STATED PROBLEM: Restate the full set of records exactly, word for word.

SUPPLIED ENTRIES:
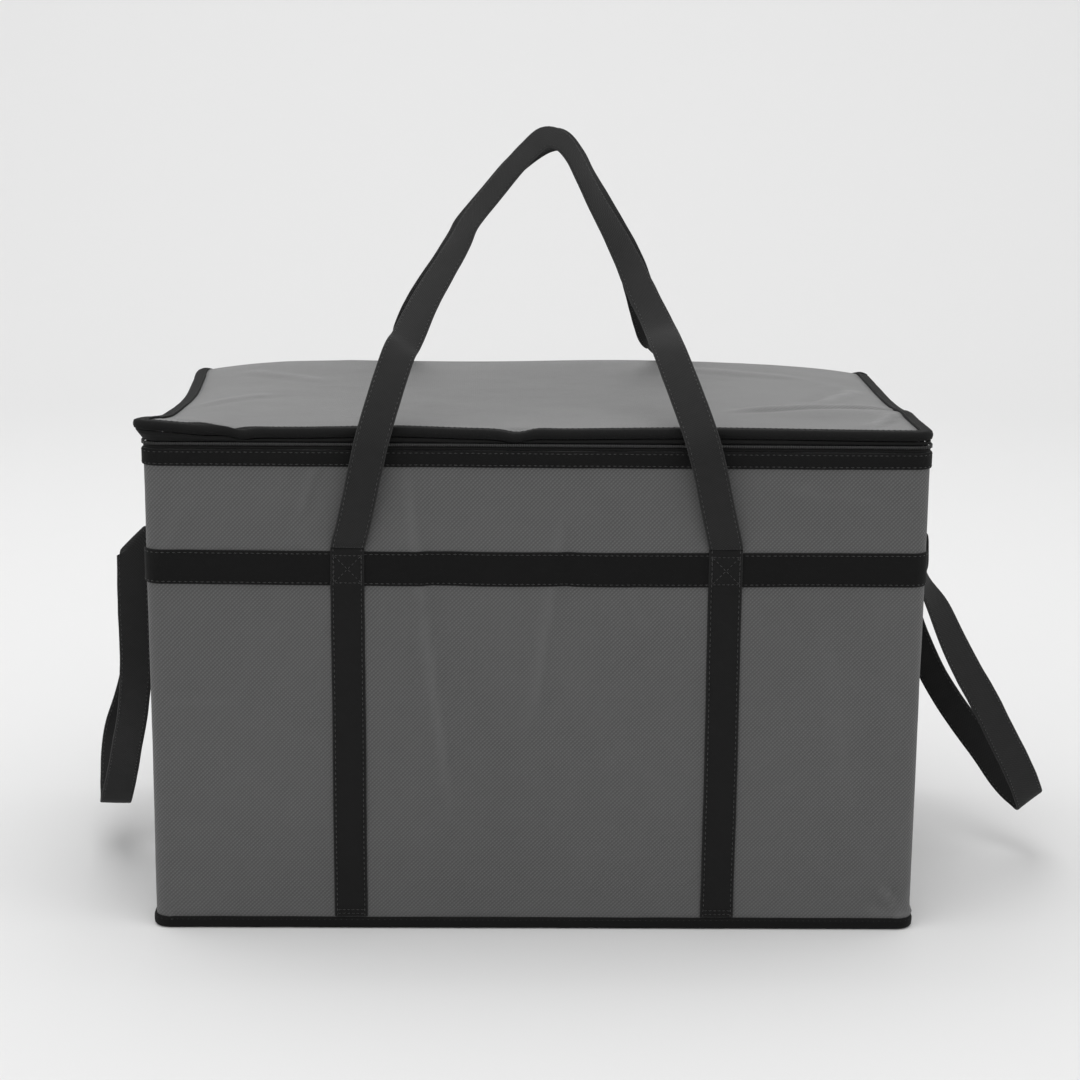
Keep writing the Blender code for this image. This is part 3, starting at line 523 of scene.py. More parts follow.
def ripple(face, along, height):
    """Small unevenness of the cloth, stronger beside the sewn tapes."""
    seams = (STRAP_FOOT - 0.001, WAIST_BAND_FOOT, WAIST_BAND_TOP, RIM_BAND_FOOT)
    near = min(abs(height - seam) for seam in seams)
    if face in (FRONT, BACK):
        near = min(near, abs(abs(along) - STRAP_X + STRAP_WIDTH / 2),
                   abs(abs(along) - STRAP_X - STRAP_WIDTH / 2))
    pucker = math.exp(-(near / 0.012) ** 2)
    broad = noise.noise((along * 11 + face.seed, height * 9, face.seed))
    middle = noise.noise((along * 32 + face.seed, height * 22, face.seed + 3))
    small = noise.noise((along * 120 + face.seed, height * 95, face.seed + 7))
    return 0.0007 * broad + 0.0003 * middle + small * (0.00006 + 0.00022 * pucker)


def wall_point(station, height, out=0.0, fine=False):
    spot, normal, face, along = station
    share = height / BODY_HEIGHT
    offset = out + swell(face, along, height) - BASE_INSET * (1 - min(share, 1.0))
    if fine:
        # Kept a little under the tapes' inner faces
        offset += min(ripple(face, along, height), GAP * 0.5)
    place = spot + normal * offset
    return Vector((place.x, place.y, height - settle(spot.x, spot.y) * share ** 3))


def spaced(start, end, step):
    count = max(1, math.ceil(abs(end - start) / step))
    return [start + (end - start) * index / count for index in range(count + 1)]


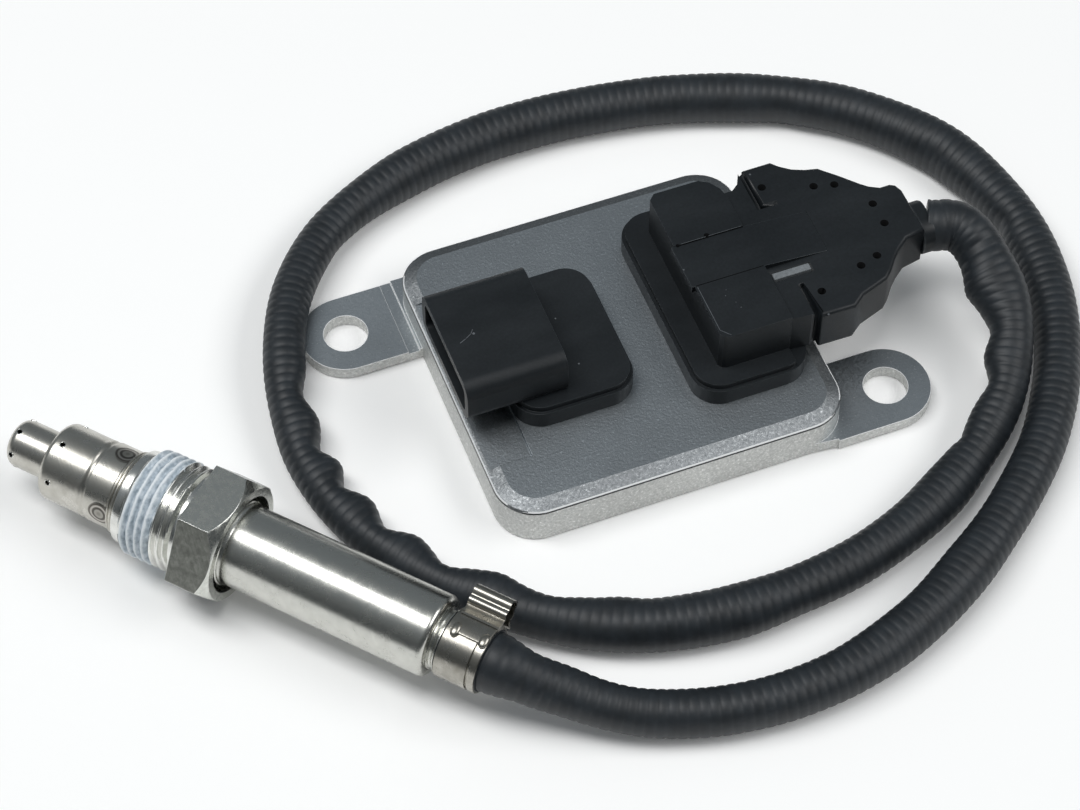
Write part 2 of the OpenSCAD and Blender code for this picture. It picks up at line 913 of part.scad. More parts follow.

RESULT OF THIS TASK:
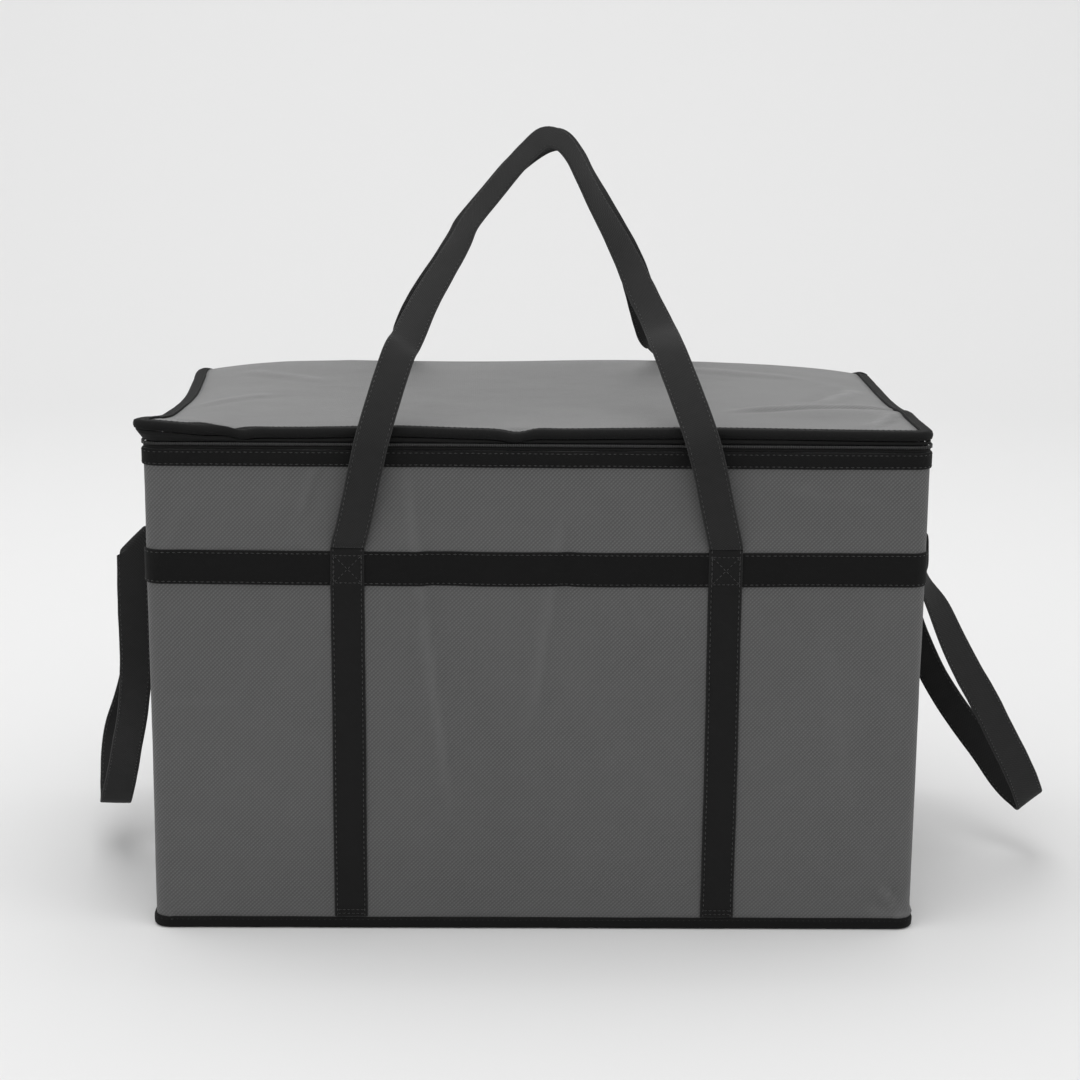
Keep writing the Blender code for this image. This is part 3, starting at line 523 of scene.py. More parts follow.
def ripple(face, along, height):
    """Small unevenness of the cloth, stronger beside the sewn tapes."""
    seams = (STRAP_FOOT - 0.001, WAIST_BAND_FOOT, WAIST_BAND_TOP, RIM_BAND_FOOT)
    near = min(abs(height - seam) for seam in seams)
    if face in (FRONT, BACK):
        near = min(near, abs(abs(along) - STRAP_X + STRAP_WIDTH / 2),
                   abs(abs(along) - STRAP_X - STRAP_WIDTH / 2))
    pucker = math.exp(-(near / 0.012) ** 2)
    broad = noise.noise((along * 11 + face.seed, height * 9, face.seed))
    middle = noise.noise((along * 32 + face.seed, height * 22, face.seed + 3))
    small = noise.noise((along * 120 + face.seed, height * 95, face.seed + 7))
    return 0.0007 * broad + 0.0003 * middle + small * (0.00006 + 0.00022 * pucker)


def wall_point(station, height, out=0.0, fine=False):
    spot, normal, face, along = station
    share = height / BODY_HEIGHT
    offset = out + swell(face, along, height) - BASE_INSET * (1 - min(share, 1.0))
    if fine:
        # Kept a little under the tapes' inner faces
        offset += min(ripple(face, along, height), GAP * 0.5)
    place = spot + normal * offset
    return Vector((place.x, place.y, height - settle(spot.x, spot.y) * share ** 3))


def spaced(start, end, step):
    count = max(1, math.ceil(abs(end - start) / step))
    return [start + (end - start) * index / count for index in range(count + 1)]


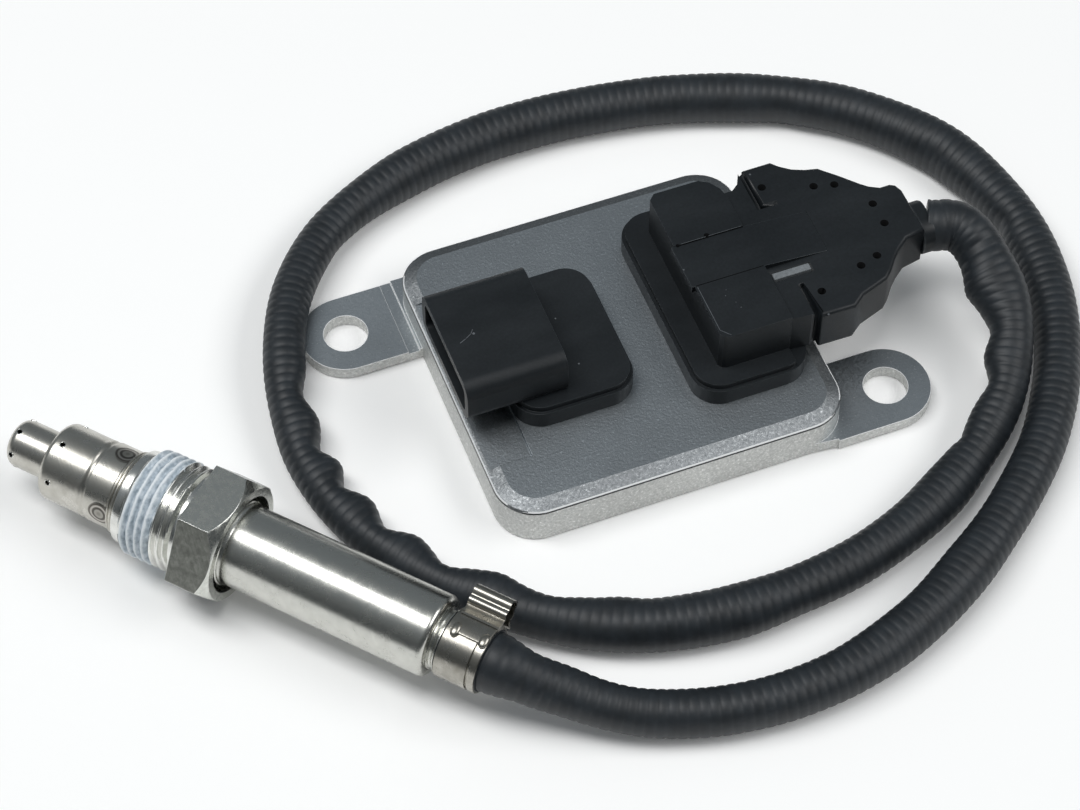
Write part 2 of the OpenSCAD and Blender code for this picture. It picks up at line 913 of part.scad. More parts follow.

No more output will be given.